• WHAT YOU ARE ASKED TO DO: Produce the listing below again, exactly as shown.

-- START DATASET EXTRACT --

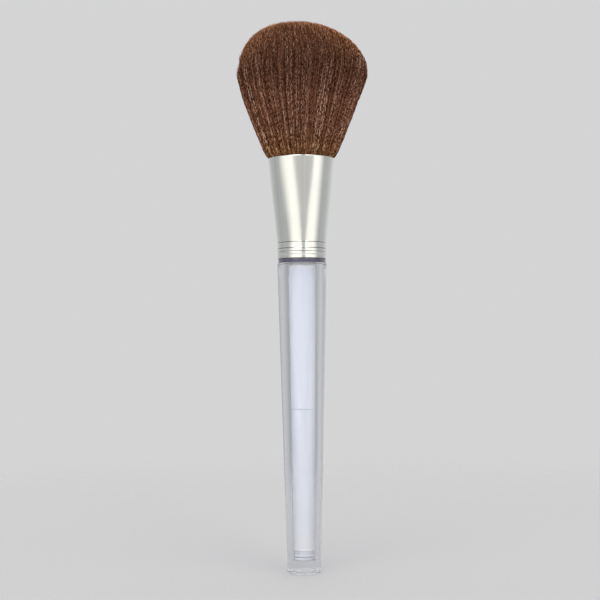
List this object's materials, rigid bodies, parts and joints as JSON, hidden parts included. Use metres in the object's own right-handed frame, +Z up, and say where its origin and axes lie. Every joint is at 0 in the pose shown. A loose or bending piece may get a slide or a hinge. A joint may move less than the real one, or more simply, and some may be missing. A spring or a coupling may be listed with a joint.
{
  "type": "powder brush",
  "caption": "Face powder brush with a dense domed hair head, a tapered crimped metal ferrule and a clear round handle with a satin core.",
  "frame": {"origin": "centre of the handle's flat foot, on the surface that the brush stands on", "axes": "+Z up the brush's axis, from the foot of the handle to the crown of the hair"},
  "size_m": [0.0442, 0.0443, 0.184],
  "materials": {
    "clear_acrylic": "clear, thick-walled and polished",
    "satin_core": "satin, lavender-white",
    "grey_core": "satin, light grey",
    "collar_violet": "dark violet-grey, half gloss",
    "polished_metal": "polished, bright",
    "cured_glue": "cured amber resin",
    "resin_hair": "hair set in resin",
    "waxed_thread": "waxed cotton thread",
    "brown_hair": "soft brown hair with lighter and darker streaks"
  },
  "bodies": {
    "root": {"bristles": "brown_hair", "hair_root": "resin_hair", "binding_thread": "waxed_thread", "glue_plug": "cured_glue", "ferrule": "polished_metal", "collar_ring": "collar_violet", "handle_sleeve": "clear_acrylic", "upper_core": "satin_core", "lower_core": "grey_core", "core_end_cap": "grey_core"}
  },
  "joints": []
}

-- END DATASET EXTRACT --

• ANSWER FOR THE TASK:
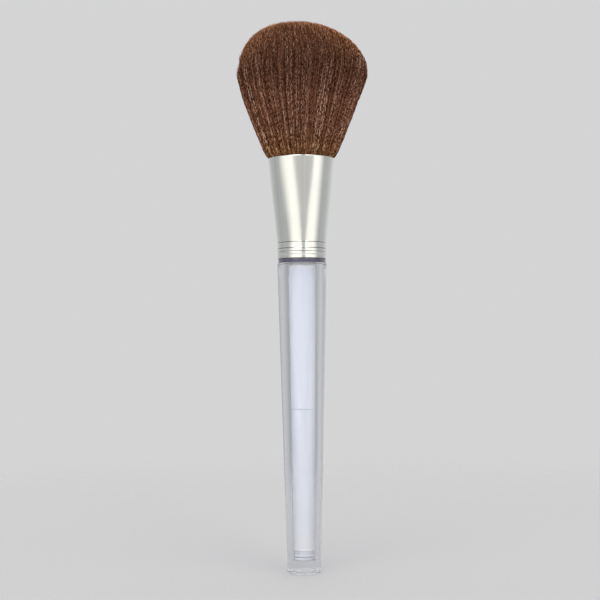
List this object's materials, rigid bodies, parts and joints as JSON, hidden parts included. Use metres in the object's own right-handed frame, +Z up, and say where its origin and axes lie. Every joint is at 0 in the pose shown. A loose or bending piece may get a slide or a hinge. A joint may move less than the real one, or more simply, and some may be missing. A spring or a coupling may be listed with a joint.
{
  "type": "powder brush",
  "caption": "Face powder brush with a dense domed hair head, a tapered crimped metal ferrule and a clear round handle with a satin core.",
  "frame": {"origin": "centre of the handle's flat foot, on the surface that the brush stands on", "axes": "+Z up the brush's axis, from the foot of the handle to the crown of the hair"},
  "size_m": [0.0442, 0.0443, 0.184],
  "materials": {
    "clear_acrylic": "clear, thick-walled and polished",
    "satin_core": "satin, lavender-white",
    "grey_core": "satin, light grey",
    "collar_violet": "dark violet-grey, half gloss",
    "polished_metal": "polished, bright",
    "cured_glue": "cured amber resin",
    "resin_hair": "hair set in resin",
    "waxed_thread": "waxed cotton thread",
    "brown_hair": "soft brown hair with lighter and darker streaks"
  },
  "bodies": {
    "root": {"bristles": "brown_hair", "hair_root": "resin_hair", "binding_thread": "waxed_thread", "glue_plug": "cured_glue", "ferrule": "polished_metal", "collar_ring": "collar_violet", "handle_sleeve": "clear_acrylic", "upper_core": "satin_core", "lower_core": "grey_core", "core_end_cap": "grey_core"}
  },
  "joints": []
}